To See or Not to See: Over the moon for Moonstruck

Columns July 13, 2016

Moonstruck
4.5/5

I’ve said it before, and I’ll say it again: no other genre of film has more potential to be transcendental than the rom-com, which is why it’s also so easy for rom-coms to go wildly and disastrously astray. Moonstruck (1987) lands itself a spot among the transcendental; it’s in the upper echelon of the romantic-comedy canon, capable of standing shoulder to shoulder with the great films of Woody Allen and Hall Ashby.

Like Allen’s and Ashby’s work, Moonstruck has a wonderfully brittle shell between its humour and its poignant observations; oftentimes what comes out as a joke lingers for the emotion it stirs inside us. The film melds together as many aspects of love as it can muster: humour, frustration, helplessness, betrayal, passion, love-struck (or moon-struck) abandon, a bit of magic, and luck.

It deals with the young and the old, and it contrasts the youthful exuberance of Loretta (Cher) and Ronny (Nicolas Cage) with their parents and grandparents, who, in their own way, are each as exuberant as their kin.

In fact, I was struck by the way the film portrays its old people as both refreshing and moving. The elderly characters aren’t tossed off with a shrug as “the one that’s dying,” or “the one that’s mean,” or “the one that’s wise”—they are all living for each day, as any character ought to be. Moonstruck does not treat them as an emotional commodities but as virile human beings that want only to live and to love.

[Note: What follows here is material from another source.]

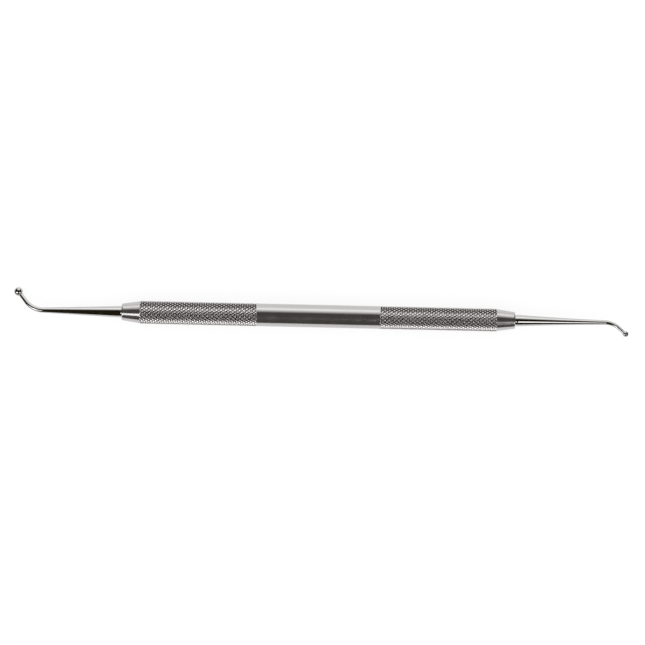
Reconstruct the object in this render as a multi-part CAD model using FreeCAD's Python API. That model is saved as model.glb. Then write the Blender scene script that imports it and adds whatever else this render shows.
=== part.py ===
import FreeCAD, Part
import math
import os
from FreeCAD import Vector

# Double-ended ball burnisher, a dental hand instrument, in millimetres.
# It lies on a table: +Z is up, the handle runs along X, the large ball is at -X and the small one at +X.
# The origin is on the table, under the middle of the instrument's outline.

# Handle: one bar, turned, knurled and drilled. Band, grips and end cones follow each other along X.
BAND_DIA = 6.35
BAND_LENGTH = 34.6
GRIP_DIA = 6.59            # over the points of the diamonds
GRIP_LENGTH = 32.5
CONE_DIA = 6.18            # where the cone meets the grip
CONE_LENGTH = 5.2
NOSE_DIA = 4.62
NOSE_ROUND = 0.35
MOUTH_CHAMFER = 0.2

# Knurl: pointed diamonds between two crossing sets of grooves.
DIAMOND_LENGTH = 1.30      # along the handle
DIAMOND_WIDTH = 0.985      # round the handle
DIAMOND_DEPTH = 0.245

# Drilled holes for the tips.
DRILL_POINT_ANGLE = 118.0
PRESS_CLEARANCE = 0.0      # on the radius: the tangs are pressed in, line to line
TANG_GAP = 1.0             # room behind each tang, above the drill point

# Both tips are turned from the same rod. The tang keeps its full thickness, and the shank is turned down.
SHANK_DIA = 3.175          # where it leaves the handle
TANG_STEP = 0.1125         # on the radius, from the shank up to the tang
STEP_DEPTH = 0.5           # from the nose in to the tang's full thickness
TANG_LENGTH = 12.0
TANG_CHAMFER = 0.3
COLLAR_LENGTH = 1.2        # straight shank just outside the nose, before the taper starts

# Large-ball tip. Lengths are counted from the handle's nose.
LARGE_STRAIGHT = 21.9      # nose to the start of the bend
LARGE_WAIST_DIA = 2.32     # half way down the taper
LARGE_BEND_DIA = 1.50
LARGE_BEND_RADIUS = 6.2
LARGE_BEND_ANGLE = 52.5
LARGE_NECK_DIA = 1.25
LARGE_NECK_LENGTH = 3.82   # end of the bend to the middle of the ball
LARGE_THROAT_DIA = 1.14    # the neck where it runs into the ball
LARGE_BALL_DIA = 2.45

# Small-ball tip, bent the other way.
SMALL_STRAIGHT = 25.1
SMALL_WAIST_DIA = 2.05
SMALL_BEND_DIA = 1.30
SMALL_BEND_RADIUS = 5.5
SMALL_BEND_ANGLE = 43.2
SMALL_NECK_DIA = 1.07
SMALL_NECK_LENGTH = 2.73
SMALL_THROAT_DIA = 0.96
SMALL_BALL_DIA = 1.65

GRIP_RADIUS = GRIP_DIA / 2
ROOT_RADIUS = GRIP_RADIUS - DIAMOND_DEPTH
HANDLE_HALF = BAND_LENGTH / 2 + GRIP_LENGTH + CONE_LENGTH
TANG_RADIUS = SHANK_DIA / 2 + TANG_STEP
BORE_RADIUS = TANG_RADIUS + PRESS_CLEARANCE
BORE_DEPTH = TANG_LENGTH + TANG_GAP
TEETH = round(math.pi * GRIP_DIA / DIAMOND_WIDTH)
TOOTH_STEP = 2 * math.pi / TEETH
ROW_PAIRS = max(1, round(GRIP_LENGTH / DIAMOND_LENGTH))
ROWS = 2 * ROW_PAIRS

X_AXIS = Vector(1, 0, 0)
Z_AXIS = Vector(0, 0, 1)
CENTRE = Vector(0, 0, 0)


def round_bar(outline):
    """A solid turned about X from (x, radius) corners that start and end on the axis."""
    corners = [Vector(x, 0, radius) for x, radius in outline]
    face = Part.Face(Part.makePolygon(corners + [corners[0]]))
    return face.revolve(CENTRE, X_AXIS, 360)


def knurled_grip(x_start):
    """One grip as a solid of pointed diamonds.

    Two rows of points lie straight below the axis, a quarter tooth to each side, so the handle
    stands on both of them.
    """
    row_step = GRIP_LENGTH / ROWS

    def ring(radius, row, shift):
        first = math.pi + TOOTH_STEP / 4 + (shift + 0.5 * (row % 2)) * TOOTH_STEP
        x = x_start + row * row_step
        angles = [first + i * TOOTH_STEP for i in range(TEETH)]
        return [Vector(x, radius * math.sin(a), radius * math.cos(a)) for a in angles]

    valleys = [ring(ROOT_RADIUS, row, 0) for row in range(ROWS + 1)]
    points = [ring(GRIP_RADIUS, row, 0.5) for row in range(ROWS + 1)]

    def flat(*corners):
        return Part.Face(Part.makePolygon(list(corners) + [corners[0]]))

    faces = []
    for row in range(ROWS + 1):
        for i in range(TEETH):
            point = points[row][i]
            left = valleys[row][i]
            right = valleys[row][(i + 1) % TEETH]
            across = (i + row % 2) % TEETH
            for next_row in (row - 1, row + 1):
                if 0 <= next_row <= ROWS:
                    end = valleys[next_row][across]
                    faces.append(flat(point, left, end))
                    faces.append(flat(point, end, right))
    for row in (0, ROWS):
        rim = [corner for pair in zip(valleys[row], points[row]) for corner in pair]
        faces.append(flat(*rim))
    return Part.Solid(Part.Shell(faces))


def nose_cone():
    """The cone at the +X end, with its nose rounded."""
    cone = Part.makeCone(
        CONE_DIA / 2, NOSE_DIA / 2, CONE_LENGTH, Vector(HANDLE_HALF - CONE_LENGTH, 0, 0), X_AXIS)
    rim = [edge for edge in cone.Edges if edge.CenterOfMass.isEqual(Vector(HANDLE_HALF, 0, 0), 1e-6)]
    return cone.makeFillet(NOSE_ROUND, rim)


def tip_hole():
    """The drilled hole in the +X nose, with its chamfered mouth and its pointed bottom."""
    x_bottom = HANDLE_HALF - BORE_DEPTH
    point = BORE_RADIUS / math.tan(math.radians(DRILL_POINT_ANGLE / 2))
    return round_bar([
        (x_bottom - point, 0),
        (x_bottom, BORE_RADIUS),
        (HANDLE_HALF - MOUTH_CHAMFER, BORE_RADIUS),
        (HANDLE_HALF, BORE_RADIUS + MOUTH_CHAMFER),
        (HANDLE_HALF, 0),
    ])


def handle():
    """Band, grips and cones as one bar, with a hole in each nose."""
    band = Part.makeCylinder(BAND_DIA / 2, BAND_LENGTH, Vector(-BAND_LENGTH / 2, 0, 0), X_AXIS)
    grips = [knurled_grip(BAND_LENGTH / 2), knurled_grip(-BAND_LENGTH / 2 - GRIP_LENGTH)]
    cone = nose_cone()
    hole = tip_hole()
    bar = band.fuse(grips + [cone, cone.mirror(CENTRE, X_AXIS)])
    return bar.cut([hole, hole.mirror(CENTRE, X_AXIS)])


def turned_shank(straight, waist_dia, bend_dia):
    """Tang and tapered shank, turned. The taper is one long hollow curve."""
    radius = SHANK_DIA / 2
    tang = [
        Vector(-TANG_LENGTH, 0, 0),
        Vector(-TANG_LENGTH, 0, TANG_RADIUS - TANG_CHAMFER),
        Vector(TANG_CHAMFER - TANG_LENGTH, 0, TANG_RADIUS),
        Vector(-STEP_DEPTH, 0, TANG_RADIUS),
        Vector(TANG_STEP - STEP_DEPTH, 0, radius),
        Vector(COLLAR_LENGTH, 0, radius),
    ]
    thin_end = Vector(straight, 0, bend_dia / 2)
    waist = Vector((COLLAR_LENGTH + straight) / 2, 0, waist_dia / 2)
    pull = waist * 2 - (tang[-1] + thin_end) / 2
    taper = Part.BezierCurve()
    taper.setPoles([tang[-1], pull, thin_end])
    back = Part.makePolygon([thin_end, Vector(straight, 0, 0), tang[0]])
    outline = Part.Wire(Part.makePolygon(tang).Edges + [taper.toShape()] + back.Edges)
    return Part.Face(outline).revolve(CENTRE, X_AXIS, 360)


def turned_end(neck_dia, neck_length, throat_dia, ball_dia):
    """Neck and ball, turned, along +X from the end of the bend."""
    ball_radius = ball_dia / 2
    throat_radius = throat_dia / 2
    throat_back = math.sqrt(ball_radius ** 2 - throat_radius ** 2)
    throat = Vector(neck_length - throat_back, 0, throat_radius)
    side = Vector(neck_length, 0, ball_radius)
    pole = Vector(neck_length + ball_radius, 0, 0)
    neck = Part.makePolygon([pole, CENTRE, Vector(0, 0, neck_dia / 2), throat])
    ball = Part.Arc(throat, side, pole).toShape()
    return Part.Face(Part.Wire(neck.Edges + [ball])).revolve(CENTRE, X_AXIS, 360)


def tip(straight, waist_dia, bend_dia, bend_radius, bend_angle,
        neck_dia, neck_length, throat_dia, ball_dia):
    """A tip that sticks out along +X from a nose at x = 0 and bends towards -Y.

    Gives the solid and the middle of its ball.
    """
    turn = math.radians(bend_angle)

    def on_arc(angle):
        return Vector(straight + bend_radius * math.sin(angle), bend_radius * (math.cos(angle) - 1), 0)

    bend_end = on_arc(turn)
    ahead = Vector(math.cos(turn), -math.sin(turn), 0)
    arc = Part.Arc(on_arc(0), on_arc(turn / 2), bend_end).toShape()
    bend = Part.BRepOffsetAPI.MakePipeShell(Part.Wire([arc]))
    bend.add(Part.Wire([Part.makeCircle(bend_dia / 2, on_arc(0), X_AXIS)]))
    bend.add(Part.Wire([Part.makeCircle(neck_dia / 2, bend_end, ahead)]))
    bend.build()
    bend.makeSolid()
    end = turned_end(neck_dia, neck_length, throat_dia, ball_dia)
    end.rotate(CENTRE, Z_AXIS, -bend_angle)
    end.translate(bend_end)
    shank = turned_shank(straight, waist_dia, bend_dia)
    return shank.fuse([bend.shape(), end]), bend_end + ahead * neck_length


large_tip, large_ball = tip(
    straight=LARGE_STRAIGHT,
    waist_dia=LARGE_WAIST_DIA,
    bend_dia=LARGE_BEND_DIA,
    bend_radius=LARGE_BEND_RADIUS,
    bend_angle=LARGE_BEND_ANGLE,
    neck_dia=LARGE_NECK_DIA,
    neck_length=LARGE_NECK_LENGTH,
    throat_dia=LARGE_THROAT_DIA,
    ball_dia=LARGE_BALL_DIA,
)
small_tip, small_ball = tip(
    straight=SMALL_STRAIGHT,
    waist_dia=SMALL_WAIST_DIA,
    bend_dia=SMALL_BEND_DIA,
    bend_radius=SMALL_BEND_RADIUS,
    bend_angle=SMALL_BEND_ANGLE,
    neck_dia=SMALL_NECK_DIA,
    neck_length=SMALL_NECK_LENGTH,
    throat_dia=SMALL_THROAT_DIA,
    ball_dia=SMALL_BALL_DIA,
)

# The handle lies on two rows of points, or on the band if that is thicker. Both tips are turned about
# the handle until the large ball touches the table too. One nose is the other's, half a turn about Z.
rest_height = max(GRIP_RADIUS * math.cos(TOOTH_STEP / 4), BAND_DIA / 2)
ball_drop = (rest_height - LARGE_BALL_DIA / 2) / -large_ball.y
roll = math.degrees(math.asin(max(-1.0, min(1.0, ball_drop))))
to_nose = FreeCAD.Placement(Vector(HANDLE_HALF, 0, 0), FreeCAD.Rotation())
half_turn = FreeCAD.Placement(CENTRE, FreeCAD.Rotation(Z_AXIS, 180))
rolled = FreeCAD.Placement(CENTRE, FreeCAD.Rotation(X_AXIS, -roll))
at_large_end = rolled * half_turn * to_nose
at_small_end = rolled * to_nose

# The middle of the outline, seen from above, goes over the origin.
large_reach = at_large_end.multVec(large_ball)
small_reach = at_small_end.multVec(small_ball)
x_low = large_reach.x - LARGE_BALL_DIA / 2
x_high = small_reach.x + SMALL_BALL_DIA / 2
y_low = min(small_reach.y - SMALL_BALL_DIA / 2, -GRIP_RADIUS)
y_high = max(large_reach.y + LARGE_BALL_DIA / 2, GRIP_RADIUS)
handle_middle = Vector(-(x_low + x_high) / 2, -(y_low + y_high) / 2, rest_height)
on_table = FreeCAD.Placement(handle_middle, FreeCAD.Rotation())

pieces = {
    "handle": handle().transformed(on_table.toMatrix()),
    "large_ball_tip": large_tip.transformed((on_table * at_large_end).toMatrix()),
    "small_ball_tip": small_tip.transformed((on_table * at_small_end).toMatrix()),
}

os.makedirs("parts", exist_ok=True)
for name, piece in pieces.items():
    piece.exportStep("parts/" + name + ".step")
    box = piece.BoundBox
    print(name, len(piece.Solids), "solid,", round(piece.Volume, 2), "mm3, valid", piece.isValid(),
          [round(v, 3) for v in (box.XMin, box.YMin, box.ZMin, box.XMax, box.YMax, box.ZMax)])
print("handle middle", [round(v, 3) for v in handle_middle], "roll", round(roll, 2))
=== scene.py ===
import math

import bmesh
import bpy
from mathutils import Matrix, Vector


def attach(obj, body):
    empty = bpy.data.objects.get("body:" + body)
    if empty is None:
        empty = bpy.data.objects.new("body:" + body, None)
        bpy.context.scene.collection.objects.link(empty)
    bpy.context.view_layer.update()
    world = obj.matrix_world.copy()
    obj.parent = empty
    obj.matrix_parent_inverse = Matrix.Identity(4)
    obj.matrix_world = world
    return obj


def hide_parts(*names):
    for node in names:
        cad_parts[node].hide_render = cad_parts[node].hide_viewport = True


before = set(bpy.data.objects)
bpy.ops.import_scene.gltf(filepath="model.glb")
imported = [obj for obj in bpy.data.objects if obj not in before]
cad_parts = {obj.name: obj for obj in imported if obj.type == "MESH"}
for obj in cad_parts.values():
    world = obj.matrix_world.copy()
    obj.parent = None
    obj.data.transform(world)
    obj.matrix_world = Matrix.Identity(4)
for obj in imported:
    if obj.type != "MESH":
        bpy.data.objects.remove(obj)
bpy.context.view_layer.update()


# Handle: one stainless bar, turned and knurled, with a plain band in the middle and a cone at each end.
# The diamonds of the grips are cut by two crossing sets of grooves, and their tips are worn flat.
# Each nose is drilled, and its mouth is chamfered to take the tang of a tip. Sizes are in millimetres.
MM = 0.001
HANDLE_MIDDLE = Vector((-0.655, -1.171, 3.286))
BAND_RADIUS = 3.175
BAND_END = 17.3
BAND_RAMP = 0.09
GRIP_END = 49.8
GRIP_RAMP = 0.10
CONE_RADIUS = 3.075
NOSE_END = 55.0
MOUTH_RADIUS = 1.90
MOUTH_CHAMFER = 0.2
HOLE_RADIUS = 1.70
HOLE_DEPTH = 13.0
DRILL_POINT_DEPTH = 14.02
TEETH = 21
ROW_PAIRS = 25
DIAMOND_LENGTH = 1.30
ROOT_RADIUS = 3.04
CREST_RADIUS = 3.285
HALF_GROOVE = 0.018
FLANK_WIDTH = 0.25
HIP_WEAR = 0.028
ROUND_SIDES = 96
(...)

This is not a film of realism, but because of that it’s able to capture the surrealism of romantic (and familial) relationships. Aspects of human nature are exaggerated or omitted; circumstances are tampered with for comedic or emotional effect; it’s because of these tweaks that we’re able to experience the romantic-comedy formula anew.

Moonstruck is written very intelligently (John Patrick Shanley takes credit for the screenplay); even some of the corny lines stem from a person being carried away in their emotions rather than from the pen of an out-of-touch Hollywood hack.

While there are elements of this film that haven’t held up so well—aspects of the plot would now seem a tad played out, and, fashion-wise, it is very much a film of 1987—there are elements that will hold up forever.

These elements make finding a good romantic comedy similar to finding love in one’s own life: although you have to walk along a seemingly endless trail of flops, you end up finding gems that make every hardship endured more than worth it.